Because cities are always evolving every day because of individuals choices, there is only so much that firms can do to help build sustainable and resilient cities. Central planning and coordination aren’t always going to align with how people want to live in the real world. Deeply ingrained cultural preferences seem to reject density and better investment in public transport.

Boards and senior executives may choose to diversify their locations away from large cities. However, large cities are still where much of the skilled workers live and are available for work. Remote work has not nearly been as prevalent as the technology could make it. Face-to-face communication is still critical for business-to-business sales and relationship management, for example.

ESG risks when it comes to city sustainability and resiliency may emerge in a firm’s real estate portfolio. Disclosure of the environmental impact of office space, retail space, and industrial space you own or lease will be required. Because of the ever-increasing community expectations on sustainability in supply chains, other participants in your value chain will need to share this data with your sustainability team.

Board and senior executive considerations

Understanding your current operating model and the locations where your value chain takes place is a crucial requirement for understanding your firm’s ability to make a positive social impact on Goal 11 of the SDGs.

If you are currently operating a flexible operating model with a wide range of vendors performing essential outsourced functions to deliver outcomes for your customers, understanding how they understand and manage sustainability in their locations is critical.

One of the ESG issues I predict will increase in severity in the 2020s is a backlash against large corporations using partnerships with cities to extract unfair advantages or subsidies over competitors. Some companies even play cities off against each other to see how much they can obtain from the public sector.

This sort of corporate behaviour will increasingly be scrutinised and punished. When inequality is higher, and many large firms have an already shoddy reputation, taking advantage of ratepayer or taxpayer money will become more difficult. The use of partnerships with cities will need to be carefully thought through to manage any ESG risk. The use of robust governance procedures and probity around these arrangements will be necessary.

One particular problem for some firms will be how they respond if one of their locations is green, sustainable, or low-impact on the environment – but a significant part of their value chain is delivering a negative social impact for a particular city.

Finding yourself in this situation may be easier than in decades past. The need to revisit your purpose and business strategy in a highly competitive environment with increasingly strict guardrails on all forms of corporate decision making mean even making appropriate business decisions like closing down an unprofitable part of your business will leave you pilloried.

Politicians on the left have increasingly used the phrase “a just transition” when it comes to moving workers from sunset to sunrise industries over time. If predictions about rising automation and its impact on jobs eventuate, then firms will need to delicately manage the changes in their labour requirements to avoid controversy.

The assessment of the current operating model of your firm should include observations on the automation potential for different parts of your organisation. Streamlined and automated customer experiences mean that many frontline roles will reduce over time and increasingly, higher-skilled workers who never expected automation out of a job will be in the firing line.

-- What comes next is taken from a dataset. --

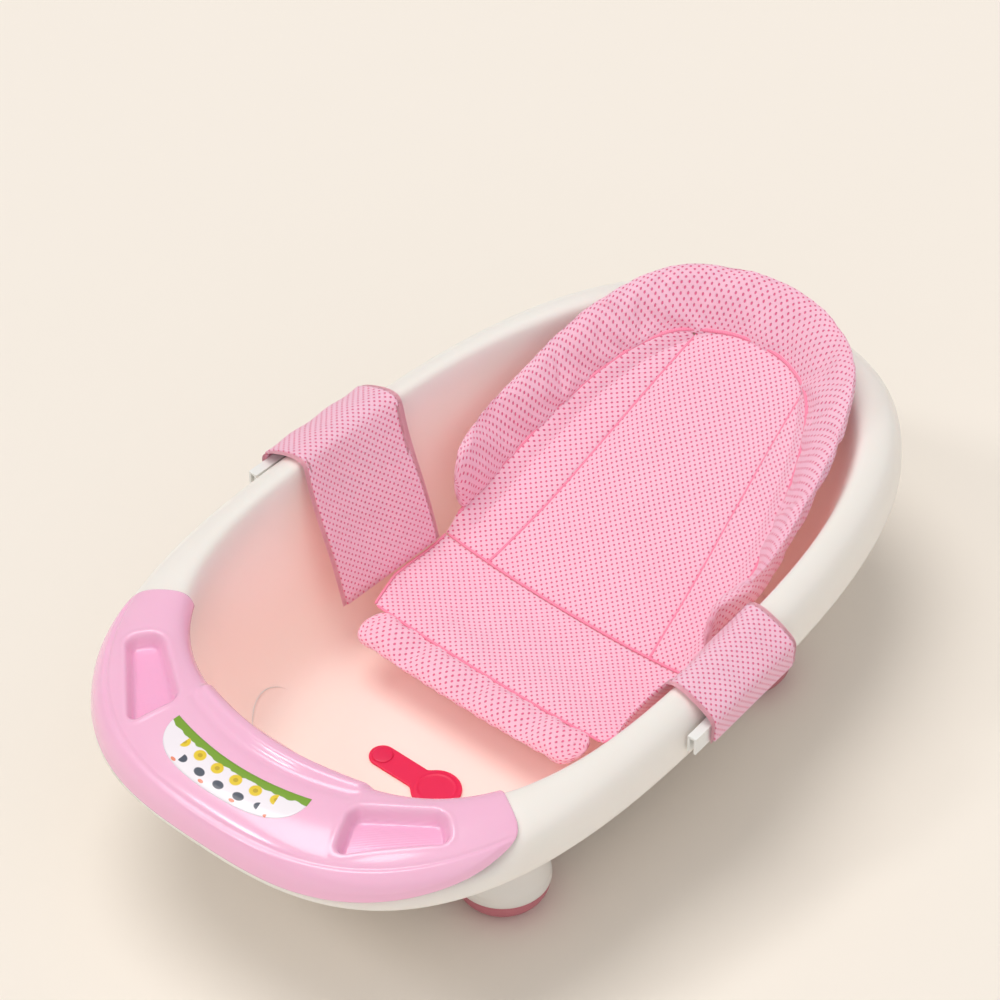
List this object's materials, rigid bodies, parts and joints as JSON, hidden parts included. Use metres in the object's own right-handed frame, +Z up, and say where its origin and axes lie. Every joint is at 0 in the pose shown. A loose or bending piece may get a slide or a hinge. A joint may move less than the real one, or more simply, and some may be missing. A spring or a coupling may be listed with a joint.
{
  "type": "baby bathtub",
  "caption": "Oval plastic baby bathtub with a rolled rim, soap-dish console, drain plug, rubber feet and a clip-on padded mesh bath net.",
  "frame": {"origin": "on the ground under the centre of the bathtub's length and width", "axes": "+X points to the head end, +Y to the sitting baby's right, +Z up"},
  "size_m": [0.8313, 0.518, 0.2575],
  "materials": {
    "shell_plastic": "smooth glossy cream polypropylene",
    "console_plastic": "glossy pink polypropylene",
    "label": "printed white film",
    "screw_steel": "zinc-plated steel",
    "foot_rubber": "matt dusty-pink rubber",
    "plug_silicone": "satin silicone",
    "air_mesh": "knitted polyester air mesh",
    "foam": "open-cell foam",
    "binding_tape": "satin-woven binding tape",
    "hook_plastic": "white extruded plastic"
  },
  "bodies": {
    "tub": {"tub_shell": "shell_plastic", "foot_console": "console_plastic", "temperature_label": "label", "console_screws": "screw_steel", "foot_pad_front_left": "foot_rubber", "foot_pad_front_right": "foot_rubber", "foot_pad_rear_left": "foot_rubber", "foot_pad_rear_right": "foot_rubber", "plug_rivet": "plug_silicone", "plug_anchor": "plug_silicone", "seat_panel": "air_mesh", "back_panel": "air_mesh", "back_gore_left": "air_mesh", "back_gore_right": "air_mesh", "head_bolster": "air_mesh", "head_bolster_foam": "foam", "front_bolster": "air_mesh", "front_bolster_foam": "foam", "flap_left": "air_mesh", "flap_right": "air_mesh", "flap_binding_front_left": "binding_tape", "flap_binding_front_right": "binding_tape", "flap_binding_rear_left": "binding_tape", "flap_binding_rear_right": "binding_tape"},
    "plug": {"drain_plug": "plug_silicone"},
    "hook_left": {"hook_bar_left": "hook_plastic", "flap_tail_left": "air_mesh"},
    "hook_right": {"hook_bar_right": "hook_plastic", "flap_tail_right": "air_mesh"}
  },
  "joints": [
    {"name": "plug_lift", "type": "hinge", "parent": "tub", "child": "plug", "pos_m": [-0.141, 0.025, 0.03685], "axis": [-1, 0, 0], "range_deg": [0, 75]},
    {"name": "hook_right_swing", "type": "hinge", "parent": "tub", "child": "hook_right", "pos_m": [0.01316, 0.25595, 0.202], "axis": [0.9987, -0.051, 0], "range_deg": [0, 60]},
    {"name": "hook_left_swing", "type": "hinge", "parent": "tub", "child": "hook_left", "pos_m": [0.01316, -0.25595, 0.202], "axis": [-0.9987, -0.051, 0], "range_deg": [0, 60]}
  ]
}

The constraints on corporate decision making mean that a press release driven approach to thinking about your impact on a city you operate in won’t cut it. Genuine partnerships with employees, suppliers, local and regional government, and other stakeholders will need investment.

Boards and senior executives can consider the perception of location changes within cities as well. For some employees, a location change could be extremely disruptive to their lifestyle, for example, if both parents are working. A serious consideration of how many people won’t apply for new roles at the new location should be part of the business case in these situations.

ESG risk management is comprehensive, and when you are operating under resource constraints in a competitive environment, tradeoffs will be required. This shift means that most CEOs will have to go back to the drawing board and revisit the purpose of their organisation.

Once they’ve done that, a radical transformation of their strategy and the design and implementation of a responsible operating model that enables them to deliver value to a wide group of stakeholders will be part of the execution side of their role.

The identification and triage of ESG risk isn’t a checklist exercise. It’s part of the risk management framework and will need to be embedded in the culture of a firm if there is any chance of avoiding existential controversies that destroy your firm’s social license to operate.

There are many businesses in 2020 that will not survive until the end of the year because of their indifference to ESG risk, let alone through to the end of the decade. Rising community expectations from the corporate sector mean that directors will need to interrogate the board reporting they receive and ask tough questions carefully. They don’t want to end up in the witness box of the next Royal Commission.